Harshal Patel made a comeback to the Indian side in the T20 series against Australia after being out for several months owing to an injury. Sportzpics

Fast forward four years and Harshal’s parents were shifting to the USA when he was 17. But the pacer himself decided to stay back in India to pursue his Indian dream of being a cricketer.

“I think it was, to be honest, an easy decision because at 17 you don’t have a lot of factors playing in your mind. At that time, I was like I want to play cricket and my parents said okay you’re going to be here. You have family around you. If you need anything just call them. I had my cousins, my uncles and aunts and all that,” Harshal recalls.

However, the disassociation was definitely difficult for a 17-year-old boy. The pacer narrates his routine for a significant three years after his parents left for the US.

“I was very close to my family, like very close to my parents, especially my mom. So when they went to the US in 2008, I was a 17-year-old kid and living alone at home, obviously cleaning my own house and sorting my food.

“I used to go and eat at those paratha places every day twice a day. I would come for practice, eat on the way, come back home, clean the house, go to sleep, go to practice again in the evening, finish eating, come back home, and sleep. So that was my routine for almost three and a half years.”

Harshal, more than a decade after that decision, is still not able to completely fathom the reality of what he decided at that age.

“I don’t remember it being a very complicated decision, but now when I think of it 13 years after that decision it feels like, ‘how did I make that decision so easily and how did my parents actually allow me to take the decision so easily’. So yes, a lot of credit to them to sort of put so much faith in me.”

Harshal’s parents stayed in the USA for seven-eight years. They also got the US citizenship that many Indians crave. Since his parents had US citizenship, Harshal could also have applied for it and proceeded into it quite easily. But he chose to continue with the Indian passport.

“So once you get a [USA] green card, you have to stay in the US for five years to be able to apply for citizenship.
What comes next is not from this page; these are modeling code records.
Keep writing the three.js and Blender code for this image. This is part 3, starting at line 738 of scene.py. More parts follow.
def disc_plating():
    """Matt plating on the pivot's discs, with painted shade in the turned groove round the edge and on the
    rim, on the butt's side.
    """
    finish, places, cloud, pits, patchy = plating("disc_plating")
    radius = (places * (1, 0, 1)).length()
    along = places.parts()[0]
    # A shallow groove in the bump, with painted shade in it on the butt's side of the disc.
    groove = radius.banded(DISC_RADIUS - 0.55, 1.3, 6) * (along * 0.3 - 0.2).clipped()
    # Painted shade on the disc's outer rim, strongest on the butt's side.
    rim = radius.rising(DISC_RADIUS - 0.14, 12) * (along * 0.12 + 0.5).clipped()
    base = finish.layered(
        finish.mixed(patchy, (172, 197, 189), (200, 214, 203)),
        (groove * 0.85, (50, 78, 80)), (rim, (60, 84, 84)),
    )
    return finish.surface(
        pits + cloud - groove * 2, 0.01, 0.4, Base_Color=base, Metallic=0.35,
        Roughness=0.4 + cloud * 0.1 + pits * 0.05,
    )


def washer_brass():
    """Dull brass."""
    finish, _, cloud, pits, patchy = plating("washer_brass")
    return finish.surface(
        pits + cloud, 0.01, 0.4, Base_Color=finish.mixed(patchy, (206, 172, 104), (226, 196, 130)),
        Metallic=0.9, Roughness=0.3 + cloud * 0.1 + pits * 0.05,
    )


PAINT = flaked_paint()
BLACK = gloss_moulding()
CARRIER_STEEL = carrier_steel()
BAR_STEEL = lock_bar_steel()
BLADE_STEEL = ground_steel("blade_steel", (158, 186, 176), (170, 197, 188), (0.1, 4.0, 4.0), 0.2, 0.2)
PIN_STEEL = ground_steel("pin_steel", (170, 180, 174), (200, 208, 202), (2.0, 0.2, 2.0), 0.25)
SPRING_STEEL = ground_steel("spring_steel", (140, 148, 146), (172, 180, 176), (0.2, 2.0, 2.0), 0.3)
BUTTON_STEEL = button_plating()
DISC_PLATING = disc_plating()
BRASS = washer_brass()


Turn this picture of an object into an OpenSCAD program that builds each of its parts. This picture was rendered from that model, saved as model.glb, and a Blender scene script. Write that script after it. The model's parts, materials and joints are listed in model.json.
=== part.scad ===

I never had that option, I couldn’t stay in the US for five years at a time, and so that was never on cards for me.

“Also, if I get an American passport then I play in the IPL as an overseas [player]. I was not finding a place in the team as an Indian (laughs), so playing as an overseas [player] was sort of far-fetched.

“Also that has never been something that I aspired to, the American passport or whatever perks that came with it. Every decision I’ve made since I was 17 years old, in my memory, have been around ‘I want to play cricket’. So anything that helped me play cricket, or become a better cricketer, I obviously chose that over anything else.”

After sacrificing what is termed the American dream, Harshal has finally achieved the dream every Indian must have had at least once in their childhood. And yet when he takes the field for India, Down Under, things are not going to be easy for the pacer.

Coming after an injury lay-off, Harshal would hope to get the dip back on his slower ones and do the job for his side towards the business end of the innings.